Restate word for word the lines of the records below, starting at the line that contains "with BuildPart() as" and ending at the line that contains "bpy.data.objects.remove(obj)", with both of those lines included and nothing else.

>> begin INPUT

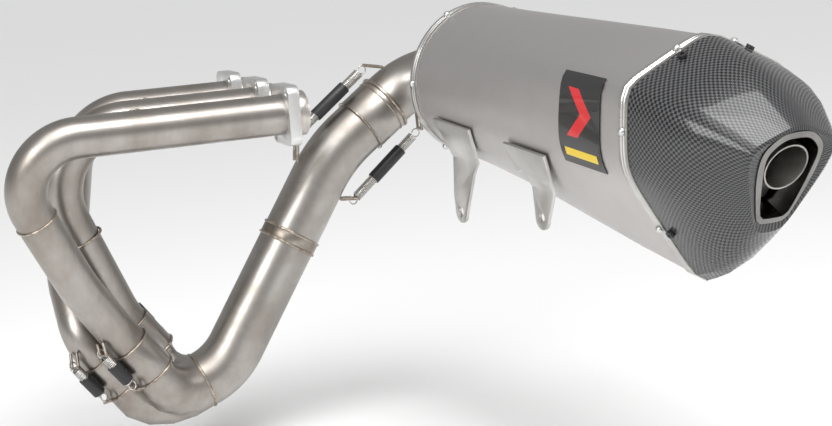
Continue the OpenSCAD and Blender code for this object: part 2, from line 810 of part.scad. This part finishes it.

>> end INPUT
>> begin INPUT

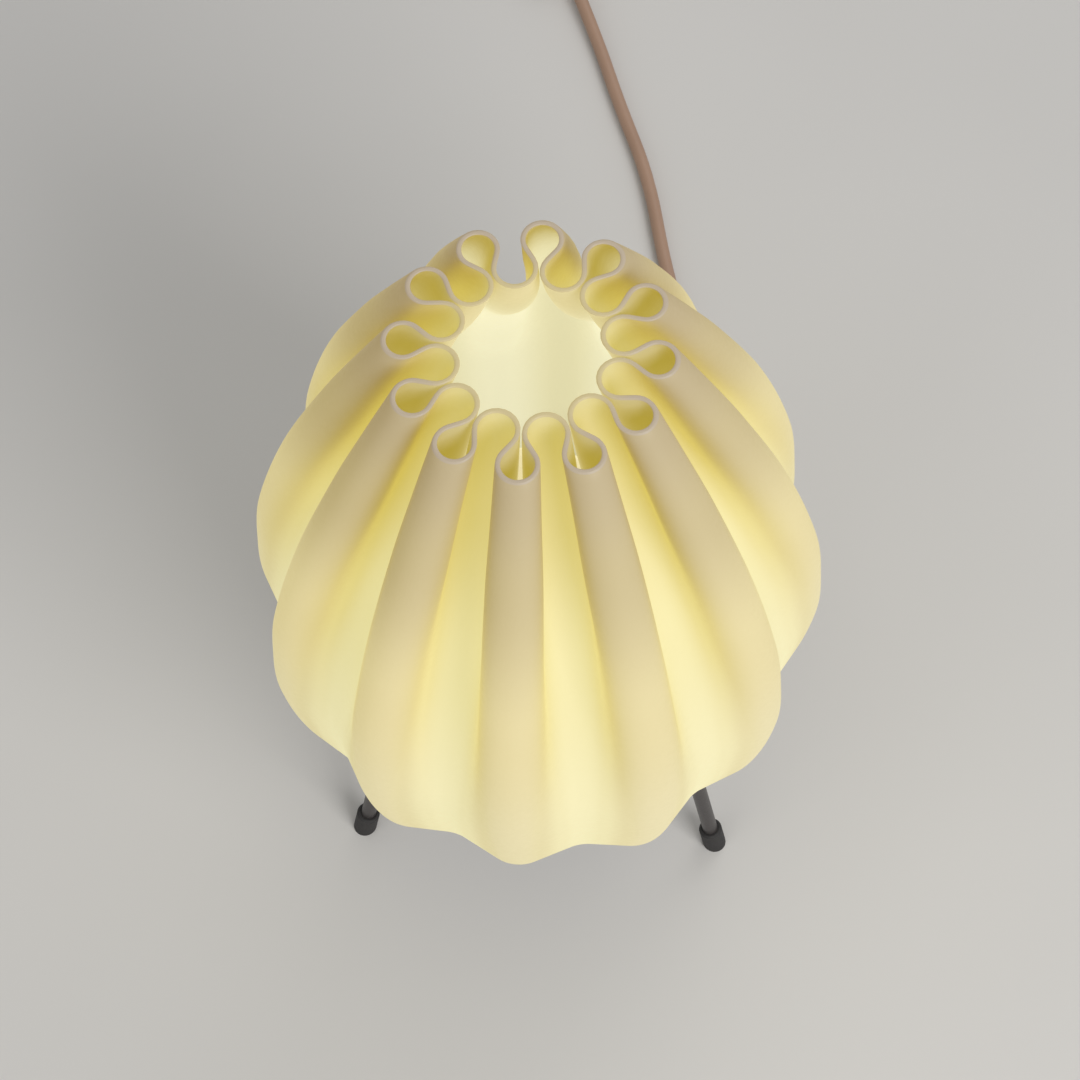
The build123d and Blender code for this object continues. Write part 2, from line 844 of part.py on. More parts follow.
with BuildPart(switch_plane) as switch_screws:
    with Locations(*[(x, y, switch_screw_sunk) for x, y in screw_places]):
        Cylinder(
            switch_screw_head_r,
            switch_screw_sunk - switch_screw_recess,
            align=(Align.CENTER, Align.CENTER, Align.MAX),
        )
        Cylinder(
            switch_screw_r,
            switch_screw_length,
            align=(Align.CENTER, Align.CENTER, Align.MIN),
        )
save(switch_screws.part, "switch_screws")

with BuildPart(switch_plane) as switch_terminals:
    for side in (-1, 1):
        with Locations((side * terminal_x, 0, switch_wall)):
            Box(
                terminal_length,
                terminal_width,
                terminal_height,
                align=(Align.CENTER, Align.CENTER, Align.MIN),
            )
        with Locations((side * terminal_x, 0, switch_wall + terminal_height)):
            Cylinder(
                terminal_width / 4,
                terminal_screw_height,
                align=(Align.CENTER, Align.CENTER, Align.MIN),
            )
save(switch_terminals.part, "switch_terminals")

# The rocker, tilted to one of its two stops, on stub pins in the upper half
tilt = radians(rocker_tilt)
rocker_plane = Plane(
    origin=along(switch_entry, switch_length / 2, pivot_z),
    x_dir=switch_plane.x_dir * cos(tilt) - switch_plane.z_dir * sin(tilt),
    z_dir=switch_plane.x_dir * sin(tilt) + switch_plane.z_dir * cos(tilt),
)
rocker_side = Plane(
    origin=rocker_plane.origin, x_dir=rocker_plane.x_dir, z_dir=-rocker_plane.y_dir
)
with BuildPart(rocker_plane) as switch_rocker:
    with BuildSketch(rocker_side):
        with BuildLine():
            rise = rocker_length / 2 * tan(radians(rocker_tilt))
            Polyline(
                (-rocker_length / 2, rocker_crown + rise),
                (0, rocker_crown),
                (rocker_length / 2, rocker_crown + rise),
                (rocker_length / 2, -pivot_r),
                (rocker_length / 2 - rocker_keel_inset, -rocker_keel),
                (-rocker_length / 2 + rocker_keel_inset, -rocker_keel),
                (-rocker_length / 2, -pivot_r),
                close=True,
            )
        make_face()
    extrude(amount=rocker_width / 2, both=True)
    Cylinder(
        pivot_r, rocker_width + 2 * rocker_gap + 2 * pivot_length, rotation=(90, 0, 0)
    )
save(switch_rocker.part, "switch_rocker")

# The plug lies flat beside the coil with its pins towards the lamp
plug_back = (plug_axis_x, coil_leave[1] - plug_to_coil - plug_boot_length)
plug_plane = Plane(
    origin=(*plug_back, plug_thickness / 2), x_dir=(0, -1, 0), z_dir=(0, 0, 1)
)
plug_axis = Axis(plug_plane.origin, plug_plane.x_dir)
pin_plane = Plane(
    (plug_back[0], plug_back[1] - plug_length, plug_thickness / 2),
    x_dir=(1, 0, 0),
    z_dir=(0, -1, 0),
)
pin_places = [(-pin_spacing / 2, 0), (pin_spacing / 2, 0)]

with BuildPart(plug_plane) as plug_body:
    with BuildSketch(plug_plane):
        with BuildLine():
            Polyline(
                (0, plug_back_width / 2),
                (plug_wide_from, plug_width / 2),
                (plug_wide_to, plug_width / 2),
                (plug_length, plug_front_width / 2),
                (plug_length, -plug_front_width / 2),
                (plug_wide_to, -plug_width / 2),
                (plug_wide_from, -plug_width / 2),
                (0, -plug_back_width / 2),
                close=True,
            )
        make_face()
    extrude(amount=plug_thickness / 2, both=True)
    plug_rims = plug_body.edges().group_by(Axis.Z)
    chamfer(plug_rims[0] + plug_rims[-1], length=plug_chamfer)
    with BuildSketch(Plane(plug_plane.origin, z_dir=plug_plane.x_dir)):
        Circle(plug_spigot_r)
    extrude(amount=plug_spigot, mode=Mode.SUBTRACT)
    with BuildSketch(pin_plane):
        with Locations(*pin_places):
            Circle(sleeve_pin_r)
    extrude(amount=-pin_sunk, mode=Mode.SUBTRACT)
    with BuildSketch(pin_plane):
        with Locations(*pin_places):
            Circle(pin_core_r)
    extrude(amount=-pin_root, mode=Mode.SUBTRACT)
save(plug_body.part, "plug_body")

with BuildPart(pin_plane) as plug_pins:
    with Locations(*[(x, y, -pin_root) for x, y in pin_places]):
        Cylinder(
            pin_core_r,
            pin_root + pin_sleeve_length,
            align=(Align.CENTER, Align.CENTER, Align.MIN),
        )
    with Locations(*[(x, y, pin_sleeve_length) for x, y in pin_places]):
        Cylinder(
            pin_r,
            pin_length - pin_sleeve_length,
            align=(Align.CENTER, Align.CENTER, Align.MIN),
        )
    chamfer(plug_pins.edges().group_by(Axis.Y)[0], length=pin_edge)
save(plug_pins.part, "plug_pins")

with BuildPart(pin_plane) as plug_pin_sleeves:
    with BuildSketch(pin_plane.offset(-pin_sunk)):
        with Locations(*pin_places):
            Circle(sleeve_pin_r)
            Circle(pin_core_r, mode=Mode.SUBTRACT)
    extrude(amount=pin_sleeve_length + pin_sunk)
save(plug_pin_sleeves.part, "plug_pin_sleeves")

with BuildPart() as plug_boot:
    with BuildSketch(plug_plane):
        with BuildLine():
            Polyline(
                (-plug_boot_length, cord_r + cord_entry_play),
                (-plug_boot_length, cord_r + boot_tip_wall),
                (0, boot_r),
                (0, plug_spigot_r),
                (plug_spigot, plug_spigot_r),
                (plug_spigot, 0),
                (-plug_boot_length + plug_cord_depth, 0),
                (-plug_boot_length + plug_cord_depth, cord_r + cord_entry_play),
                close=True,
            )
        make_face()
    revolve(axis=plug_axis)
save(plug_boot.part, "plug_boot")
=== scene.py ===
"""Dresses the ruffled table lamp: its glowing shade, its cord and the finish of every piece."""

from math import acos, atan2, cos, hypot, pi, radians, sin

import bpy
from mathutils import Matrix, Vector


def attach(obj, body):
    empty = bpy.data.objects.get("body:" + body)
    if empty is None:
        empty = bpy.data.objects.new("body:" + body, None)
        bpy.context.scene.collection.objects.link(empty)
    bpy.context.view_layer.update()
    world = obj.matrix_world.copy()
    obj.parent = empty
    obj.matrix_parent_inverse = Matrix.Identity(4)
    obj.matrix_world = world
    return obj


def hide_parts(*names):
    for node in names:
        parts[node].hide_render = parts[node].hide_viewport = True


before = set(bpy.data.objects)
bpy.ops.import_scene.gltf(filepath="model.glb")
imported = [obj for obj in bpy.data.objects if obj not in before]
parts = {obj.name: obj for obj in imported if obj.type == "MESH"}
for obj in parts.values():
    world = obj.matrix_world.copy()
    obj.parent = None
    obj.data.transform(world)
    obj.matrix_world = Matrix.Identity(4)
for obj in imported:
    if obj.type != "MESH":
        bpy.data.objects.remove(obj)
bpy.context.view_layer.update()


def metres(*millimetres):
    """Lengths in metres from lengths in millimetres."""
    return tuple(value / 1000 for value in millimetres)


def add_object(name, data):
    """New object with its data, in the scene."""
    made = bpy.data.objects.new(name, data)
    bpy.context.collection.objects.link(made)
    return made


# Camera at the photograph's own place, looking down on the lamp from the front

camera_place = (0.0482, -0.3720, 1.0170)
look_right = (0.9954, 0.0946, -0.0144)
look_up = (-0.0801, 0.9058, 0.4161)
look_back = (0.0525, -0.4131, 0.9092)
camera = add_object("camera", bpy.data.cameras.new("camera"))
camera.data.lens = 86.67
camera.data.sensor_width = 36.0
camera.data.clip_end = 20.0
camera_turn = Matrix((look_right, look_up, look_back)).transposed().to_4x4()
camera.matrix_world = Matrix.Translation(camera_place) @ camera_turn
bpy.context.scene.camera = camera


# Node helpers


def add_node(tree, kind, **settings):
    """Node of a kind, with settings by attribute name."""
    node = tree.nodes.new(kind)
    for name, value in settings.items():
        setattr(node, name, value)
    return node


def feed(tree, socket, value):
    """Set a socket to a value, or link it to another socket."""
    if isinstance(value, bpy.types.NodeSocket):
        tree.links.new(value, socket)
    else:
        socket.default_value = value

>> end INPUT

EXERCISE OUTPUT –
with BuildPart() as plug_boot:
    with BuildSketch(plug_plane):
        with BuildLine():
            Polyline(
                (-plug_boot_length, cord_r + cord_entry_play),
                (-plug_boot_length, cord_r + boot_tip_wall),
                (0, boot_r),
                (0, plug_spigot_r),
                (plug_spigot, plug_spigot_r),
                (plug_spigot, 0),
                (-plug_boot_length + plug_cord_depth, 0),
                (-plug_boot_length + plug_cord_depth, cord_r + cord_entry_play),
                close=True,
            )
        make_face()
    revolve(axis=plug_axis)
save(plug_boot.part, "plug_boot")
=== scene.py ===
"""Dresses the ruffled table lamp: its glowing shade, its cord and the finish of every piece."""

from math import acos, atan2, cos, hypot, pi, radians, sin

import bpy
from mathutils import Matrix, Vector


def attach(obj, body):
    empty = bpy.data.objects.get("body:" + body)
    if empty is None:
        empty = bpy.data.objects.new("body:" + body, None)
        bpy.context.scene.collection.objects.link(empty)
    bpy.context.view_layer.update()
    world = obj.matrix_world.copy()
    obj.parent = empty
    obj.matrix_parent_inverse = Matrix.Identity(4)
    obj.matrix_world = world
    return obj


def hide_parts(*names):
    for node in names:
        parts[node].hide_render = parts[node].hide_viewport = True


before = set(bpy.data.objects)
bpy.ops.import_scene.gltf(filepath="model.glb")
imported = [obj for obj in bpy.data.objects if obj not in before]
parts = {obj.name: obj for obj in imported if obj.type == "MESH"}
for obj in parts.values():
    world = obj.matrix_world.copy()
    obj.parent = None
    obj.data.transform(world)
    obj.matrix_world = Matrix.Identity(4)
for obj in imported:
    if obj.type != "MESH":
        bpy.data.objects.remove(obj)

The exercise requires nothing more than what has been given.